Donors include many interests that are vested in Schwarzenegger's 2007 agenda. The California Chamber of Commerce ($50,000), plus the Association of California Life and Health Insurance Companies, the California Hospital Association and the California Medical Association (all $15,000) are all likely players in the governor's push to vastly expand access to health care this year.

The California Business Roundtable, which is a player in many state issues, chipped in $15,000. Group president Bill Hauck said his members all provide employee health care and aren't much focused on the year of health care. The group has also given to Democrat Jack O'Connell's inauguration for a second term as schools chief, Hauck said.

"We're generally supportive of the governor," Hauck said. "And that would be true of any governor, actually."

Chevron ($50,000), ConocoPhillips and the California Independent Petroleum Association ($15,000 each) have a stake in the implementation of a landmark global warming bill. The California Chamber, plus the California Building Industry Association and the California State Building & Construction Trades ($15,000) stand to gain as the state starts spending about $37 billion in recently-approved infrastructure bonds.
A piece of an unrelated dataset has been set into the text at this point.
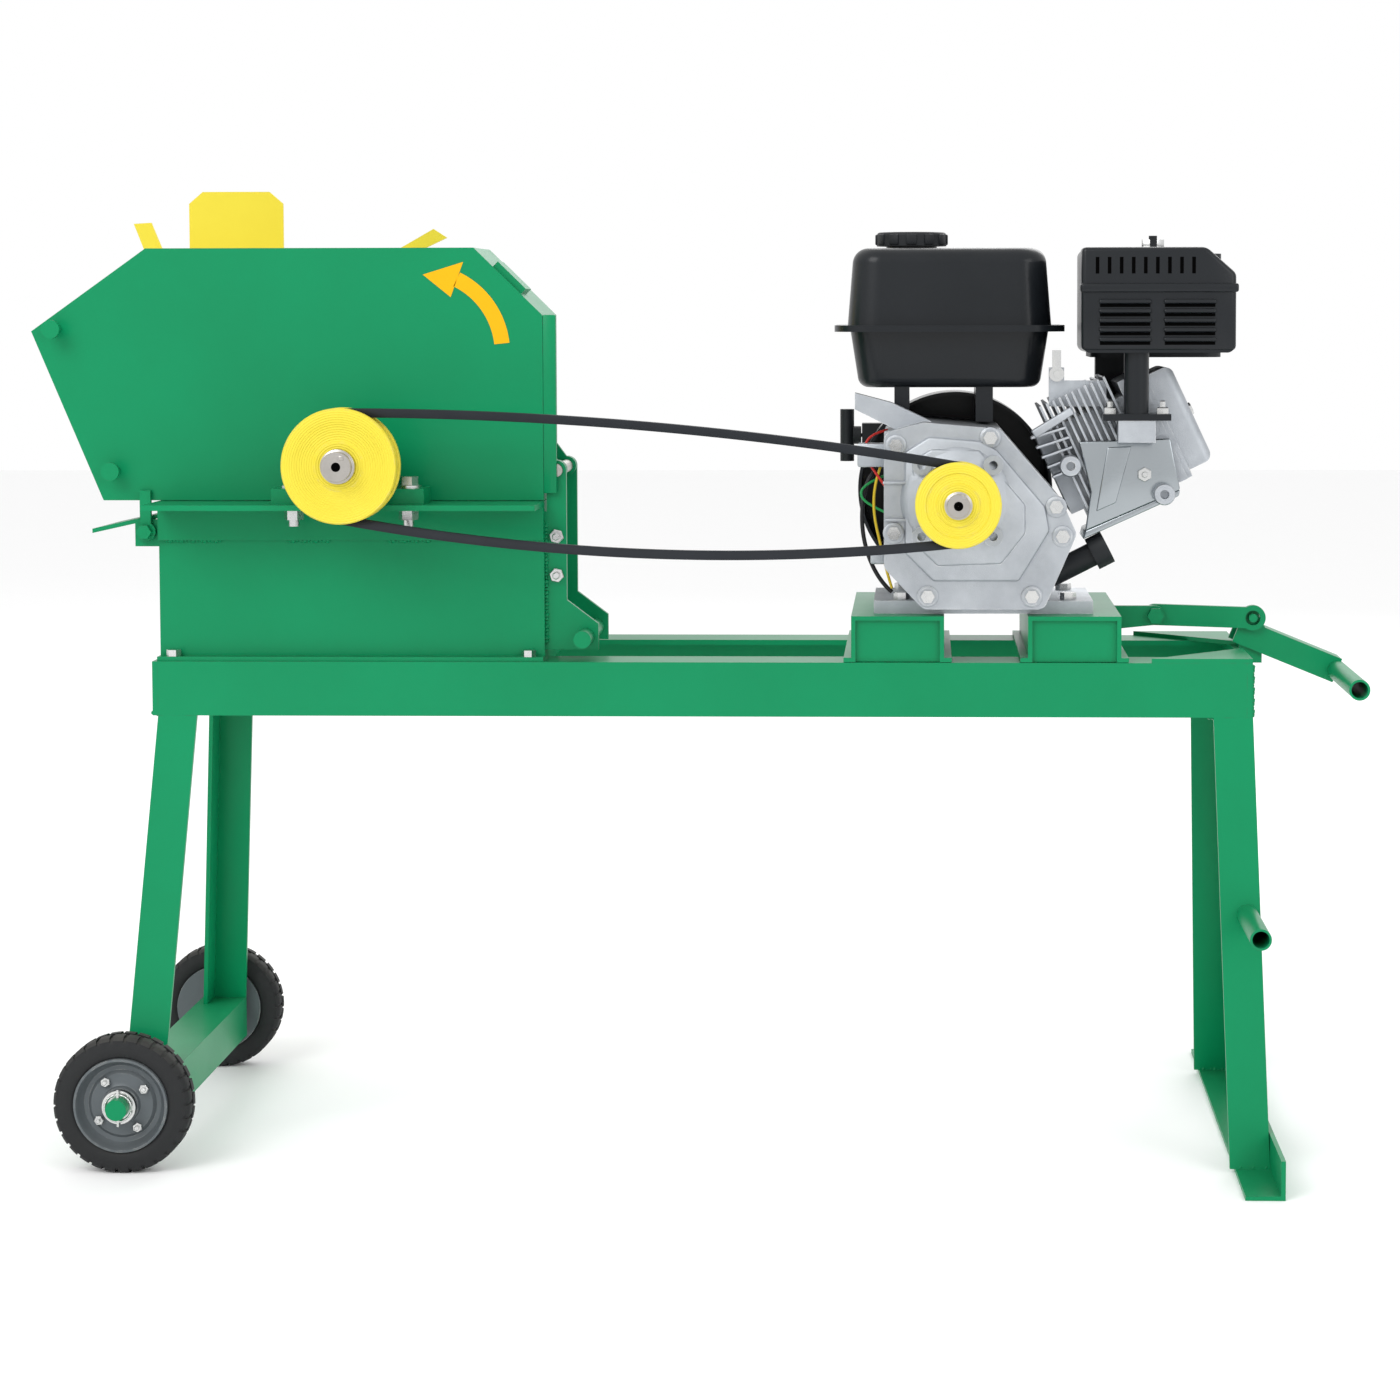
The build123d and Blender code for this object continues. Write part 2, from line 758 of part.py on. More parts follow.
hook_places = ((nose[0] + 23.0, nose[1] + 2.0), (head_left - mouth_reach + 11.0, head_top + 28.0))
with BuildPart() as bag_hooks:
    for hook_x, hook_z in hook_places:
        rod_y(hook_x, hook_z, hook_radius, (head_near - 16.0, head_near))
        rod_y(hook_x, hook_z, hook_radius * 1.7, (head_near - 20.0, head_near - 16.0))
bag_hooks.part.label = "bag_hooks"
export_step(bag_hooks.part, "parts/bag_hooks.step")

with BuildPart() as bed_knife:
    block(infeed_x, (-42.0, head_far - plate_wall), (infeed_z[0] - 10.0, infeed_z[0]))
bed_knife.part.label = "bed_knife"
export_step(bed_knife.part, "parts/bed_knife.step")

# The feed hopper widens from the opening in the far plate to a mouth with bent lips.
mouth_x = (head_left - mouth_left, infeed_x[1] + mouth_right)
mouth_z = (infeed_z[0] + mouth_rise, cover_top)
mouth_y = head_far + hopper_depth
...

The Foundation for Taxpayer and Consumer Rights, a frequent critic of Schwarzenegger's $100-million-and-counting fundraising apparatus, derides the "inauguration slush fund" for offering "secret access to the governor and legislators."

The governor's staff maintains that Schwarzenegger will not be swayed by the donations, which save taxpayer expense.

Schwarzenegger "acts in what he believes to be the best interests of the people of California," said spokeswoman Julie Soderlund. "Those who contribute do so because they believe in his vision for the future of the state."